Now – just as no one ever got married for the sake of the married couple's tax allowance – you would think that nobody would undertake such a major commitment as the purchase of a property simply for the sake of a tax break. Surely that, too, would be a case of the tail wagging the dog? And yet the property market has shown time and again a surprising responsiveness to relatively small, but eye-catching, initiatives.
The last experiment, in the early 1990s shows a remarkably precise effect. The effective moratorium on stamp duty announced by Chancellor Norman Lamont in December 1991, right in the middle of the last housing crash, saw a jump in new mortgage approvals from about 70,000 to about 90,000. Lamont had temporarily lifted the threshold for stamp duty from £30,000 to £250,000, in those days a big enough sum to buy a mansion, and it worked. The boost came just in time to deliver victory for Lamont's party and John Major in the April 1992 general election – the last time a government won an election in the midst of a slump. Major escaped Thatcher's shadow just as Brown would love to escape Blair's. Then, when the old threshold of £30,000 was reimposed in the autumn of 1992, the number of first- time buyers subsided with it. Then, when the threshold was raised again, to £60,000 in the March 1993 Budget, the number of new mortgages jumped again, to more than 100,000. Mortgage market magic, so it would seem.
And yet there is a stark difference between then and now. Mortgages were easier to obtain then, even though interest rates were higher. Now, after a decade of cut- throat competition that drove rates down and offered borrowers unparalleled choice, the 100 per cent mortgage has disappeared, along with Northern Rock's ill-fated and too-good-to-be-true 125 per cent "Together" product. Nowadays lenders demand large deposits up front and will no longer entertain what we have learnt to call "sub-prime" borrowers. If there were any "Ninja" ("no income, no job, no assets) home loans going in Britain, they have long since disappeared. Mortgage approvals are down a startling 70 per cent on their peak last year. At this rate of decline the British first-time buyer will become extinct before the polar bear.

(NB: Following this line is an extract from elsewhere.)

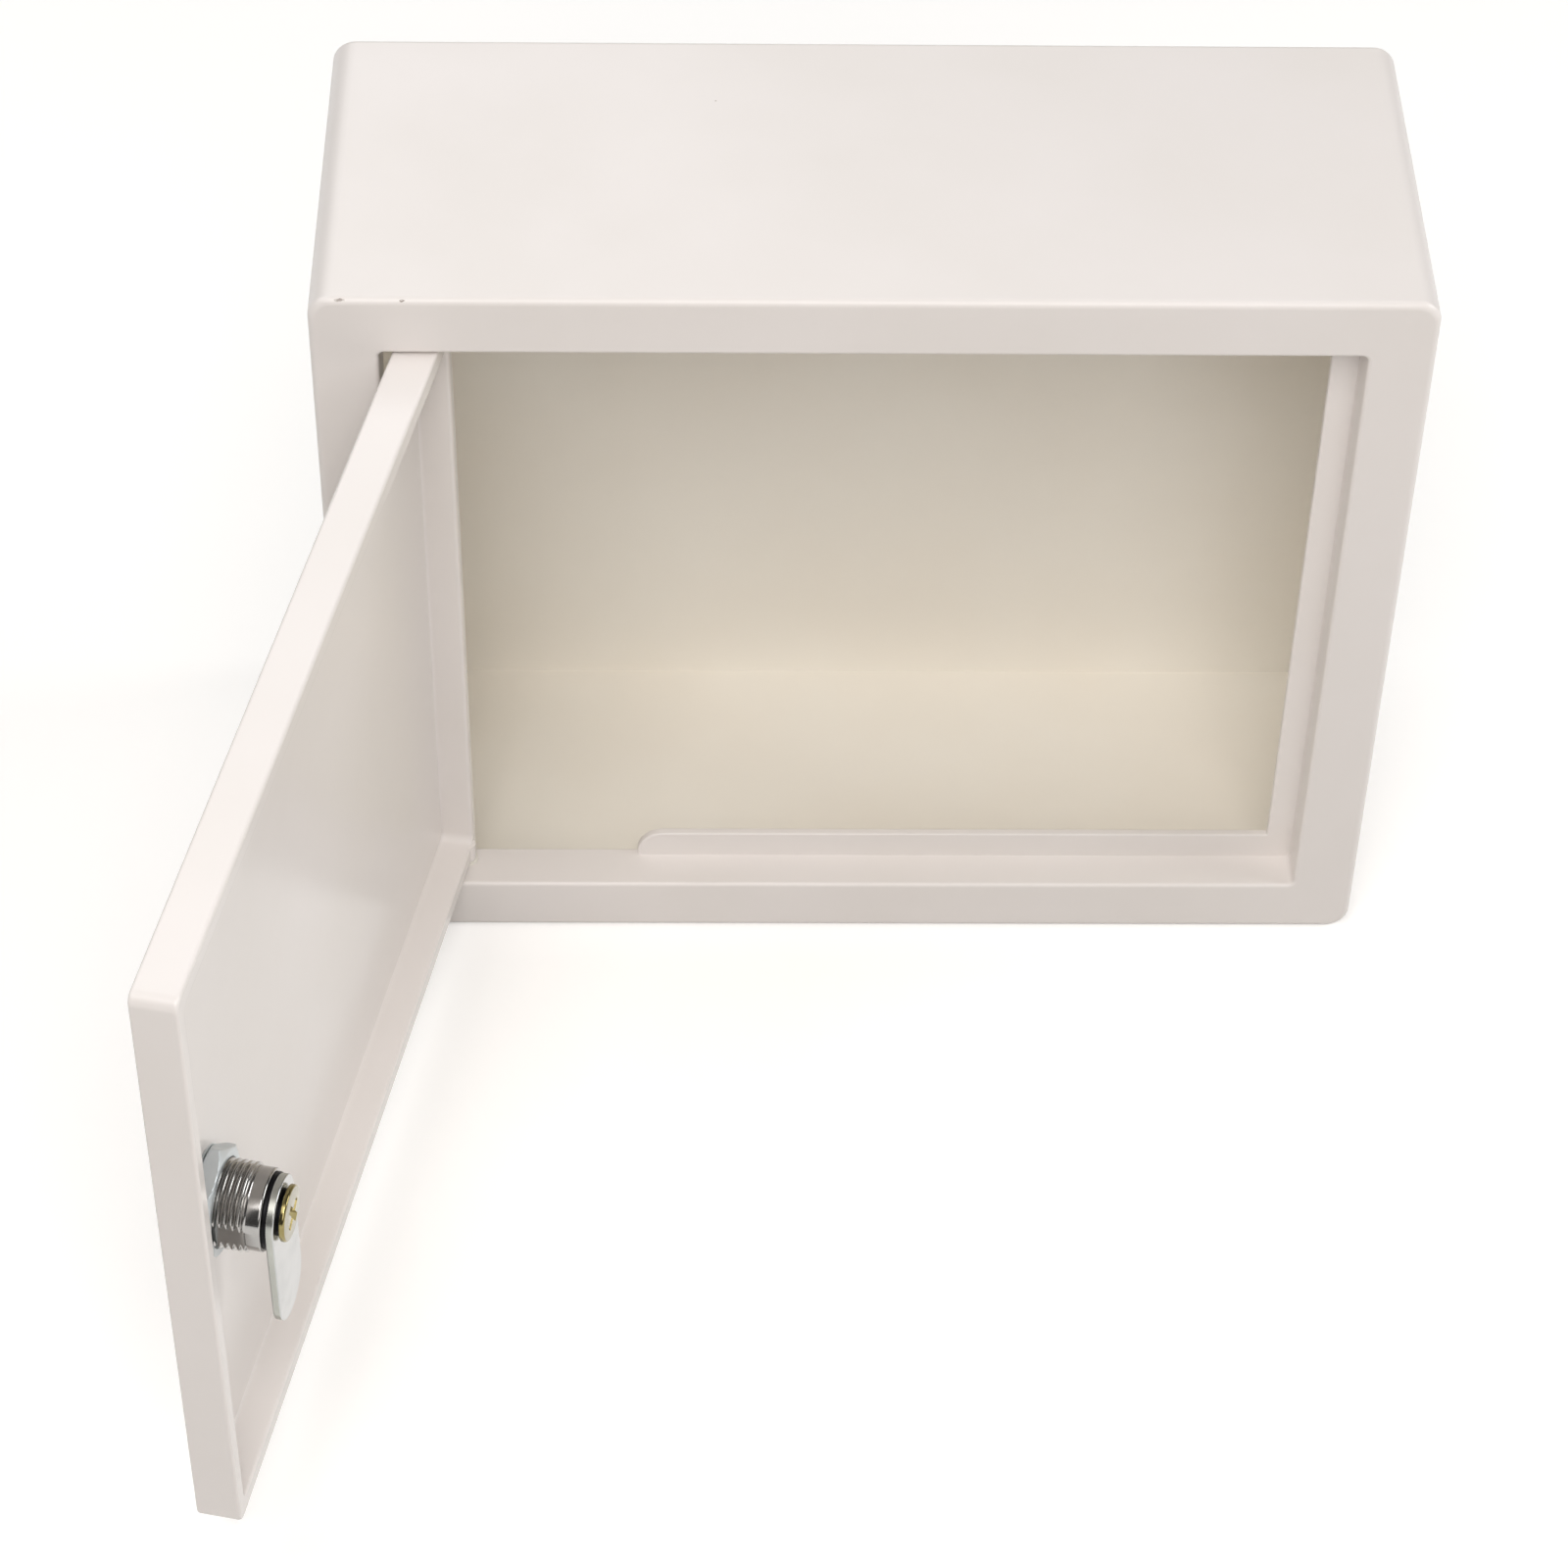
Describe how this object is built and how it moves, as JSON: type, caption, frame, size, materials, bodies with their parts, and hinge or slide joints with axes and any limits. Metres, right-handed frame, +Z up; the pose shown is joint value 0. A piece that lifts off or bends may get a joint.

The key, as the Government recognises, is to revive the market for mortgage-backed securities. One way of doing that would simply be to buy them. A softer option would be to persuade the Bank of England to extend its Special Liquidity Scheme, where banks exchange their unloved mortgage-backed securities for a loan of government securities, which they then use to lend to homebuyers.
But do we really want to revive the housing market by artificially recreating the conditions that got us into this pickle in the first place? Do we want higher house prices? Or are we going to be realistic and agree with Mr King who said that an adjustment in the property market was "not a process we can, or should try to, stop".